**RECORDS**.
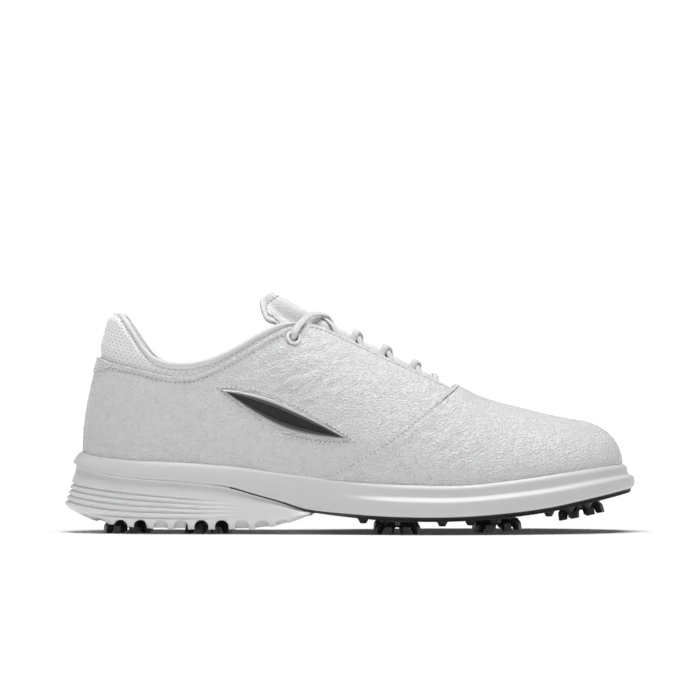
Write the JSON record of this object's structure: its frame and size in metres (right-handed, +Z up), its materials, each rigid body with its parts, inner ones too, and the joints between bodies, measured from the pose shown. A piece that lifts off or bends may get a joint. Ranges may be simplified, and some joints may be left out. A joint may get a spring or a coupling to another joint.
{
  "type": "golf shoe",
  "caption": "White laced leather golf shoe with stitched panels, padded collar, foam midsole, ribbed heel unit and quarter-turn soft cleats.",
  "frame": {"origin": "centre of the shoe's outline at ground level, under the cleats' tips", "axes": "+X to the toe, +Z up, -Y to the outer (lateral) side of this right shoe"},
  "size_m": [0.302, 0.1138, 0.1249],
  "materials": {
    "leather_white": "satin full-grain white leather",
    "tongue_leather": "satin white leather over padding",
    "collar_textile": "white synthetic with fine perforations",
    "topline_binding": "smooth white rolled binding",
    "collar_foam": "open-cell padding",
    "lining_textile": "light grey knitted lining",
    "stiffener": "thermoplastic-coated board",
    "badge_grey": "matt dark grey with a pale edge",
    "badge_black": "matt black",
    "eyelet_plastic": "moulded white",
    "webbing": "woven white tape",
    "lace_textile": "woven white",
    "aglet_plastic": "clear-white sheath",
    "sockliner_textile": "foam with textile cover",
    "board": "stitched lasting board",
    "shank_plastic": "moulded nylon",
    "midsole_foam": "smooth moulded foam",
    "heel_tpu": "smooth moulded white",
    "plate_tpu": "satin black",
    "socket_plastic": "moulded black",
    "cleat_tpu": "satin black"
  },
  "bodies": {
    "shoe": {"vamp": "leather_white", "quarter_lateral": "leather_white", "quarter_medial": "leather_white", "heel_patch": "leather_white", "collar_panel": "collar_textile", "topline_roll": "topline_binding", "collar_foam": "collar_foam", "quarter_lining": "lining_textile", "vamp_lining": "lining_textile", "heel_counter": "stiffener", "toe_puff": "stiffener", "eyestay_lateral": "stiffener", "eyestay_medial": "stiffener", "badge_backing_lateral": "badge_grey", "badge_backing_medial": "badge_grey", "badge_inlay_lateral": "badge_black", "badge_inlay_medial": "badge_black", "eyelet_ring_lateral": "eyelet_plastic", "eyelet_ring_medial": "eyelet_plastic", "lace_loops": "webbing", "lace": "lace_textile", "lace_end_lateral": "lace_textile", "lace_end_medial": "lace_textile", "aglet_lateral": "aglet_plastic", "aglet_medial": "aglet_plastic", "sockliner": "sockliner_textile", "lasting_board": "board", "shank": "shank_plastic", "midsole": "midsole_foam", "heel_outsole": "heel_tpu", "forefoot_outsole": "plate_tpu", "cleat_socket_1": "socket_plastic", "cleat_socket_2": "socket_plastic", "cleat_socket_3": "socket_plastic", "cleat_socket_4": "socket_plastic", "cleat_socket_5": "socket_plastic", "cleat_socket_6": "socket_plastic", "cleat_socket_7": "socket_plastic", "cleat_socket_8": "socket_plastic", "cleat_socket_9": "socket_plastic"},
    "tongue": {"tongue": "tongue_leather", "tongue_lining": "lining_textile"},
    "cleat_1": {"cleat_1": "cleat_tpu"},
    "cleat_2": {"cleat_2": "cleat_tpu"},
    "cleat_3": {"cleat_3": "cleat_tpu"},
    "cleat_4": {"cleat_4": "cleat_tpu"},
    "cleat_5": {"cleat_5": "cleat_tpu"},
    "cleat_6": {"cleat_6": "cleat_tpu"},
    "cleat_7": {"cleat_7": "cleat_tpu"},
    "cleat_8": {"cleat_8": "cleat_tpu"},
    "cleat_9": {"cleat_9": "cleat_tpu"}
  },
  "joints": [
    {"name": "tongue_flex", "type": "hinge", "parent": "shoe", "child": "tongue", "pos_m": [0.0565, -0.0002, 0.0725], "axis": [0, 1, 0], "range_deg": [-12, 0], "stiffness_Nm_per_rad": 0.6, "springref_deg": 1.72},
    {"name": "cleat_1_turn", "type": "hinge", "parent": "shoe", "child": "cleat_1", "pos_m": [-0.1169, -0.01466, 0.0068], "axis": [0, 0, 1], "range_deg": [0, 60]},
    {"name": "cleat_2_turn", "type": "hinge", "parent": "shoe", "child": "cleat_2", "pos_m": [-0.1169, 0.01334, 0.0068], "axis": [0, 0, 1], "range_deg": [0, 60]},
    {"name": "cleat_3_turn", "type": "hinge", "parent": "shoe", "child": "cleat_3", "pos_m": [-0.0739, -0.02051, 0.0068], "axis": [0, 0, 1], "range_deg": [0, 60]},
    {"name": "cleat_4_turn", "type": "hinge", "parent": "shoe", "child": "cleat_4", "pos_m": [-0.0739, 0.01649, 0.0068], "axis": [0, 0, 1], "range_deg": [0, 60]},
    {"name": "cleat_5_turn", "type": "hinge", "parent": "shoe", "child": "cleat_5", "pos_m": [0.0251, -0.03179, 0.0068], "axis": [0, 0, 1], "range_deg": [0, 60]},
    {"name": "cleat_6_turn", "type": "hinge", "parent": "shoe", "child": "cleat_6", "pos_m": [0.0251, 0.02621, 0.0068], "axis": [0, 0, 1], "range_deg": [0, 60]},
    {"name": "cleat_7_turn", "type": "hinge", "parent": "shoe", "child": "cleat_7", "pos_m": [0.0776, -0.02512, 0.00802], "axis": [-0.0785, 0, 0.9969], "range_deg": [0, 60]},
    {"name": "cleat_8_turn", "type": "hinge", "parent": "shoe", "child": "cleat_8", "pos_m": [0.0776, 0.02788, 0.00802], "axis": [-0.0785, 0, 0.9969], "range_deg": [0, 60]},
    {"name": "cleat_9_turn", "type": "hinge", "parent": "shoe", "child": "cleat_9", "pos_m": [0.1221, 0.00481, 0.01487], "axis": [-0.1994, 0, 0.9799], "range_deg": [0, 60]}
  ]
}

* * *

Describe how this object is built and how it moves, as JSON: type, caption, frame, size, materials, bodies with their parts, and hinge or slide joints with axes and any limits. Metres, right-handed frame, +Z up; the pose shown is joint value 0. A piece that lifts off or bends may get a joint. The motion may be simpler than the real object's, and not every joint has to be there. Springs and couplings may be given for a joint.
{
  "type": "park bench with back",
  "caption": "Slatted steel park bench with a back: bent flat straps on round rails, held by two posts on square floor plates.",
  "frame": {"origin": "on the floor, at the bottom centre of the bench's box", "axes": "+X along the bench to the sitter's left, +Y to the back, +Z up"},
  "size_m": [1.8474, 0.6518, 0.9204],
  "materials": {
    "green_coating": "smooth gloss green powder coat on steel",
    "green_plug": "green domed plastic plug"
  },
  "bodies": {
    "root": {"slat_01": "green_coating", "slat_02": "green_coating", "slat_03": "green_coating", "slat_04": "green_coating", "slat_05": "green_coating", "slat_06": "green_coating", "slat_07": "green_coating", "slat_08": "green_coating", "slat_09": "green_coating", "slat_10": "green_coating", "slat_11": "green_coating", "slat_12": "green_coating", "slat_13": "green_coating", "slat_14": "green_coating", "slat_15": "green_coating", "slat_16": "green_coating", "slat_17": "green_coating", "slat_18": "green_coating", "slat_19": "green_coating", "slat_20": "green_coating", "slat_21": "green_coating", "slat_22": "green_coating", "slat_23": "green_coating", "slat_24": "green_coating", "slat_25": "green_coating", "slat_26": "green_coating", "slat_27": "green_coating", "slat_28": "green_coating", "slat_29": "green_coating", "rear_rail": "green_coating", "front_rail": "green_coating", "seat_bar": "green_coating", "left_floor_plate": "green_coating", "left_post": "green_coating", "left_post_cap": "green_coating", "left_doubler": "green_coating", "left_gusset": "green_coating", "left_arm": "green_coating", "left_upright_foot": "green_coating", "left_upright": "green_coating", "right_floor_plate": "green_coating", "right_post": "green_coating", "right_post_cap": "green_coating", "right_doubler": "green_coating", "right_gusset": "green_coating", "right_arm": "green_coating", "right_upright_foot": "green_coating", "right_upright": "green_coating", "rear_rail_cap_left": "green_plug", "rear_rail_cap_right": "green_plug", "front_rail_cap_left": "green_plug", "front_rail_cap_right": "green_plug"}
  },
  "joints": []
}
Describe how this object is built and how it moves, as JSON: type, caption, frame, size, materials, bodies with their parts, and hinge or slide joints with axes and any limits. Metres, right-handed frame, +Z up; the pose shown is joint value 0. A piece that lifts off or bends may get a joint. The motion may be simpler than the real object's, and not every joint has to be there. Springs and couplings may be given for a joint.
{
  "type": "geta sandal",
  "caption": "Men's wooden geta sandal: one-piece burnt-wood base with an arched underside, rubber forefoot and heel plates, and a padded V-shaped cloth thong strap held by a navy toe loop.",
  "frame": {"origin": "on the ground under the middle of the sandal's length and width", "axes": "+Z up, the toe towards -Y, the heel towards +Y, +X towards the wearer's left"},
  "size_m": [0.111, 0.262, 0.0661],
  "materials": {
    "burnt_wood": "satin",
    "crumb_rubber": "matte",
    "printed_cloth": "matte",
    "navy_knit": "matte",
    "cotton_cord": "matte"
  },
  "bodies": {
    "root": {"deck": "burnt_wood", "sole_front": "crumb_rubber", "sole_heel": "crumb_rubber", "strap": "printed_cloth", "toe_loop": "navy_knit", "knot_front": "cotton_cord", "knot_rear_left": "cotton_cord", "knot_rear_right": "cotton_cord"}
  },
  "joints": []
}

==

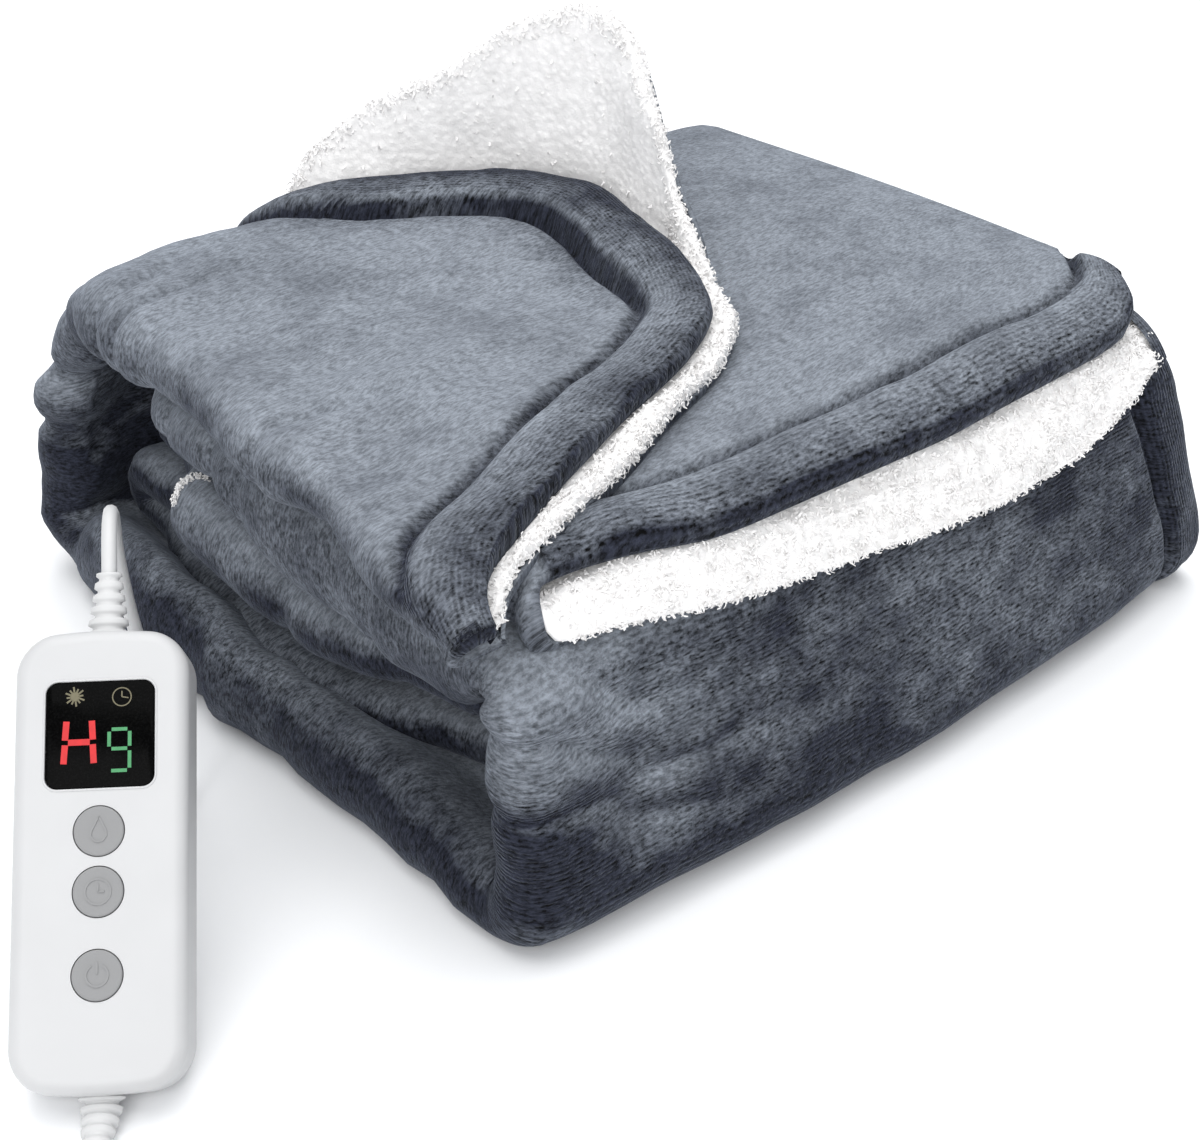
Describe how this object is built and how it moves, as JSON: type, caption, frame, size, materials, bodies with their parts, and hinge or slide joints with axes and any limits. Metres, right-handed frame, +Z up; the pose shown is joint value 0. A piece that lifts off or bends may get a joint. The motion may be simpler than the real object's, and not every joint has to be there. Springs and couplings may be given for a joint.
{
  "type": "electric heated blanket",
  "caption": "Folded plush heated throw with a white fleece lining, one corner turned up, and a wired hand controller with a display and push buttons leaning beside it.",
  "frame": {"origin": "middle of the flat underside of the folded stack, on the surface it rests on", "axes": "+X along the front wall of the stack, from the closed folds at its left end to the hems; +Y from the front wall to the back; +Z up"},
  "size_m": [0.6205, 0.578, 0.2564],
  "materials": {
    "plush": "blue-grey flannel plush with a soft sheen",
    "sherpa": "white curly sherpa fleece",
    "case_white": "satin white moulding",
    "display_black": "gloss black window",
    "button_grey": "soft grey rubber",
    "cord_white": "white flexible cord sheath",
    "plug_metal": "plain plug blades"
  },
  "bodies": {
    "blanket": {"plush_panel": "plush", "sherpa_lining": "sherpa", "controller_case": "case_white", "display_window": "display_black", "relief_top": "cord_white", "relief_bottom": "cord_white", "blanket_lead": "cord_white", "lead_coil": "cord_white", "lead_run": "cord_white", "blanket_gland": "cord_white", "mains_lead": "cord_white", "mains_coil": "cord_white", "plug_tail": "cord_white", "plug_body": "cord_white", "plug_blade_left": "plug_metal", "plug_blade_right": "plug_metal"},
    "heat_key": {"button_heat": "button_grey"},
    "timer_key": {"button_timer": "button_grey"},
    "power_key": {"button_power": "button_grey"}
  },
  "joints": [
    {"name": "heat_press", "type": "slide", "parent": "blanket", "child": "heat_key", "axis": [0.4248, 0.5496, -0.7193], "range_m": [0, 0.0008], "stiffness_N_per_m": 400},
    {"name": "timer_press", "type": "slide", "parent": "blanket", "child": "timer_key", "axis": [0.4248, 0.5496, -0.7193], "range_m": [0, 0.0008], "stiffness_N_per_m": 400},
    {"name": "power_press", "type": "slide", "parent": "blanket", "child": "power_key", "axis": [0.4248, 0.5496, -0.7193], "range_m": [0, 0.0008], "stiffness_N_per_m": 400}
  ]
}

**THE REQUEST**. Report how many lines of the records above contain the word "from", giving only the number.

**REPLY TO THE EXERCISE**. 2